Written in Scots, a language still spoken by 1.5 million there, I easily missed half the words but never the engaging comedic drama of mostly upper middle class Scots deciding whether to adopt standard English. It was a privilege to be in such a cozy room with a large and accomplished ensemble as they dealt with complex social issues in a highly entertaining fashion. Especially fine are Lewis Rae as servant Jock, Jenny Lee as the lady of the house, dry Kevin McMonagle as Sir Charles, Finlay Bain as his would-be-politician son, and Andrew Loudon in two key roles.

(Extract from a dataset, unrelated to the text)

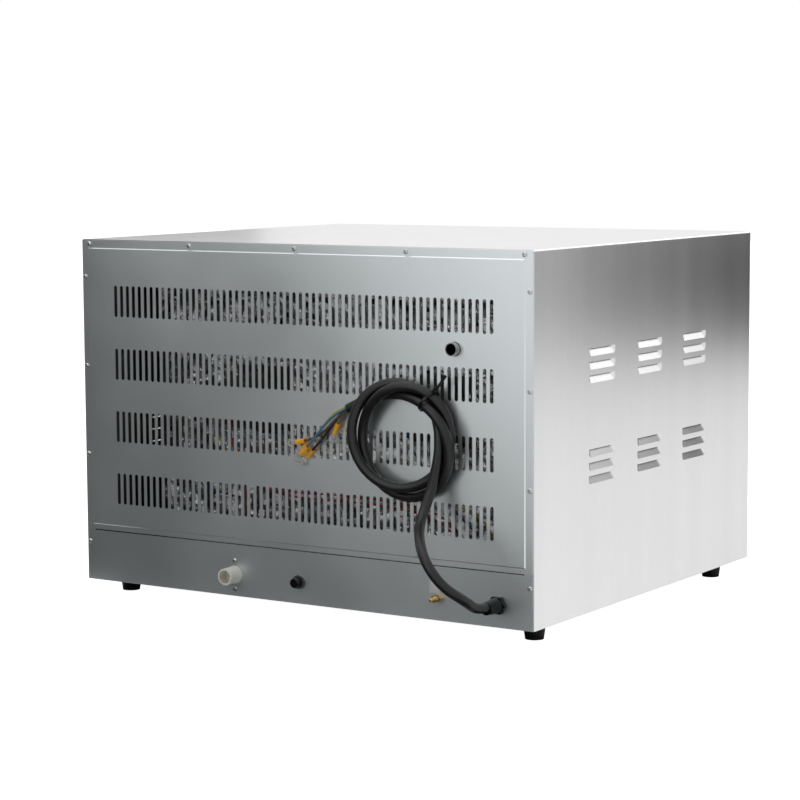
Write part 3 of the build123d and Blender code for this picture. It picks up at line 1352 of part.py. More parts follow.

Director Jennifer Bakst and her crew have brought an illuminating gem to life in a season where the debate over Scotland is at its peak.

COMING UP: “King Charles III” by Mike Bartlett (“Cock”), a smash at the Almeida, is now in the West End at Wyndham’s (to November 29). The National Theatre has a trilogy of hit plays about Scottish King James I, II, and III by Rona Munro at the Olivier (to October 29). Enda Walsh’s new “Ballyturk is at the National’s Lyttelton with Cillian Murphy and Stephen Rea (to October 11). The National is kicking off its new Dorfman Theatre (the old Cottesloe) with the New York Public’s hitHere Lies Love (September 30 to January 8), David Hare’s new “Behind the Beautiful Forevers” set in Mumbai’s slums is at the Olivier (from November 10), and Byrony Lavery has a new adaptation of “Treasure Island” at the Olivier from December 3. From the National, Richard Bean’s “Great Britain,” about the Murdoch tabloid phone hacking scandals, plays the Haymarket from September 10. British indie movies (“Kinky Boots,” “Billy Elliot”) continue to be made into musicals, this time Made in Dagenham,” about women striking at a UK Ford plant (at the Adelphi from October 9). Kander & Ebb’s “Scottsboro Boys” from the Young Vic is at the Garrick Theatre from October 4 with some original New York cast members, including Colman Domingo and Brandon Victor Dixon.